Example 13. Company G is organized and commercially
domiciled in State X. In a calendar year it has $45,000 in
property, $45,000 in payroll, and $240,000 in gross receipts
attributed to Washington. Its total property is valued at
$200,000; its world-wide payroll is $150,000; and its total
gross receipts are $2,000,000. Company G has twenty-two and a
half percent of its property, thirty percent of its payroll,
and twelve percent of its receipts attributed to Washington.
Company G has substantial nexus with Washington because more
than twenty-five percent of its payroll is located in
Washington.
(8) Application to local gross receipts business and
occupations taxes. This rule does not apply to the nexus
requirements for local gross receipts business and occupation
taxes.
(9) Continuing substantial nexus. Pursuant to RCW 82.04.220, if a person meets any of the minimum nexus
thresholds in subsection (2) of this section in a calendar
year, the person has nexus for the following calendar year and
will owe B&O tax on its gross receipts attributable to
Washington for that additional year.
Example 14. Assume Corporation J earns receipts
attributable to Washington that do not exceed the minimum
threshold from apportionable activities in any year, and whose
physical presence in Washington ends on July 20, 2008.
Corporation J's B&O tax reporting obligation for any gross
receipts earned in Washington ends on December 31, 2010.
Example 15. Assume Corporation K earns receipts
attributable to Washington from July 1, 2008 through March 1,
2010 and exceeds the minimum threshold from apportionable
activities in 2010. Assuming Corporation K does not exceed
any of the minimum nexus thresholds in 2011, the taxpayer's
B&O tax reporting obligation for any gross receipts
attributable to Washington ends on December 31, 2011.

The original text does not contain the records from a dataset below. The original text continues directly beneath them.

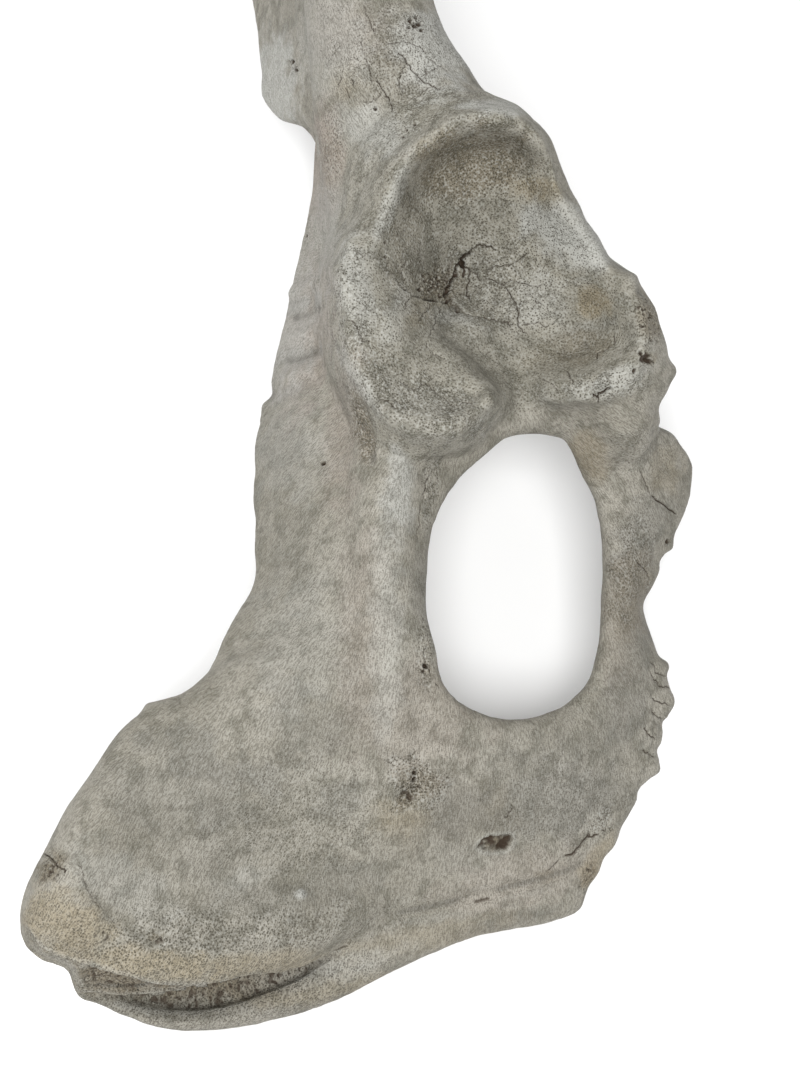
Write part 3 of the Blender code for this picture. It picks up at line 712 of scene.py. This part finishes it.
# Finer faces go this far round cracks and pits and this far below the slot's edge, in the picture's points,
# where a point faces the viewer more than this and lies less than this many millimetres behind the front
CRACK_BAND = 3.5
CRACK_BOX = 8
PIT_BAND = 4
SLOT_BAND = (-5, 24)
FINE_FACING = 0.05
FINE_DEPTH = 8
# What counts as a full ridge or hollow beside its surroundings, and the rounds that smooth those
RELIEF_HEIGHT = 0.35
RELIEF_ROUNDS = 10


def patches(places, rows, ragged):
    """How strongly these patches show at each place; ragged noise breaks up their borders."""
    total = np.zeros(len(places))
    for (x, y), (across, down), turn, strength in rows:
        c, s = math.cos(math.radians(turn)), math.sin(math.radians(turn))
        dx, dy = places[:, 0] - x, places[:, 1] - y
        reach = np.sqrt(((c * dx + s * dy) / across) ** 2 + ((c * dy - s * dx) / down) ** 2)
        total = np.maximum(total, strength * smooth_step(1.25 + 0.4 * ragged - reach, 0, 0.75))
    return total


def wandering(line, amount, seed):
    """A crack's line, bent a little at short steps."""
    rng = np.random.default_rng(seed)
    smooth = curved(line, 5)
    smooth[1:-1] += rng.normal(0, amount, (len(smooth) - 2, 2))
    return smooth


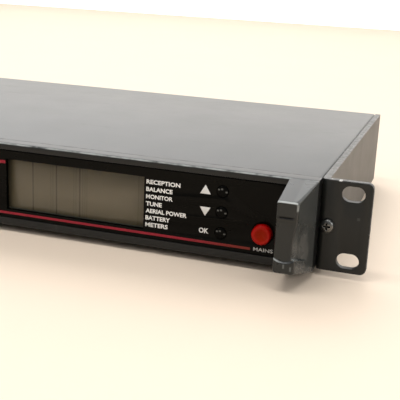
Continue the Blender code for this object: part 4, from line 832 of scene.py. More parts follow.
def button_black(name):
    """A gloss black cap with painted highlights at three places near its rim."""
    centre = centre_of(f"button_{name}")
    finish = Finish(f"button_black_{name}")
    cloud = finish.noise(160, 3, 0.6)
    grain = finish.noise(4000, 3, 0.6)
    shade = finish.blend(cloud, (0.001, 0.001, 0.0008), (0.0022, 0.0022, 0.0018))
    # Three small painted highlights near the rim of the cap.
    for across, up in ((-1.7, 0.9), (2.0, -0.1), (-0.2, 1.2)):
        spot = finish.x.near(centre[0] + across * MM, 0.62 * MM)
        spot = spot * finish.z.near(centre[2] + up * MM, 0.5 * MM)
        shade = finish.blend(0.2 * spot, shade, (0.5, 0.5, 0.46))
    return finish.done(
        Base_Color=shade,
        Roughness=0.14 + 0.1 * cloud,
        Normal=finish.bump(grain, 0.000004, 0.5),
        Specular_IOR_Level=0.05,
    )


BUTTON_BLACK = {name: button_black(name) for name in ("up", "down", "set")}
SWITCH_BLACK = black("switch_black", (0.02, 0.02, 0.02), 0.5, 3000, 0.00001)
SOCKET_BLACK = black("socket_black", (0.012, 0.012, 0.012), 0.42, 3500, 0.00001, 0.12)
FOOT_RUBBER = black("foot_rubber", (0.012, 0.012, 0.012), 0.72, 1800, 0.00003, 0.3)
print("black mouldings: 3, rubber: 1")

# %% [markdown]
# ## Bare and plated metals
# Plating is nearly even, so its life is in the roughness: fine brushing, a little
# tarnish in the colour and wear on what is handled.

# %% Metals
def metal(name, bright, dull, rough, brush=(1.0, 1.0, 1.0), scale=900, coated=0.0):
    """Metal between two tints. Brushing is noise that is stretched along one axis."""
    finish = Finish(name)
    lines = finish.noise(scale, 3, 0.6, brush)
    tarnish = finish.noise(130, 4, 0.65)
    shade = finish.blend(tarnish, bright, dull)
    return finish.done(
        Base_Color=shade,
        Metallic=1.0 - coated * tarnish,
        Roughness=rough + 0.16 * lines + 0.06 * tarnish,
        Normal=finish.bump(lines, 0.000006, 0.4),
    )


NICKEL = metal("nickel", (0.62, 0.59, 0.53), (0.5, 0.47, 0.42), 0.16)
ZINC = metal("zinc_screw", (0.6, 0.6, 0.56), (0.46, 0.47, 0.42), 0.24)
TINPLATE = metal("tinplate", (0.62, 0.62, 0.6), (0.5, 0.5, 0.48), 0.26, (1.0, 0.05, 1.0))
HEAT_SINK = metal("heat_sink_metal", (0.5, 0.5, 0.5), (0.4, 0.4, 0.41), 0.34, (1.0, 1.0, 0.04))
BLACK_STEEL = metal("black_screw", (0.2, 0.2, 0.19), (0.1, 0.1, 0.095), 0.2, scale=1400)
DISPLAY_METAL = metal("display_metal", (0.07, 0.07, 0.05), (0.05, 0.05, 0.036), 0.5, coated=0.8)
GOLD = metal("gold_pins", (0.75, 0.58, 0.26), (0.62, 0.47, 0.2), 0.2)
print("metals: 7")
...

Example 16. Assume Corporation L exceeded Washington's
minimum nexus thresholds for apportionable income from 2010
through 2012, but does not meet them in 2013. Corporation L's
B&O tax reporting obligation for any gross receipts earned in
Washington ends on December 31, 2013.
[Statutory Authority: RCW 82.32.300 and 82.01.060(2). 11-19-038, § 458-20-19401, filed 9/12/11, effective 10/13/11.]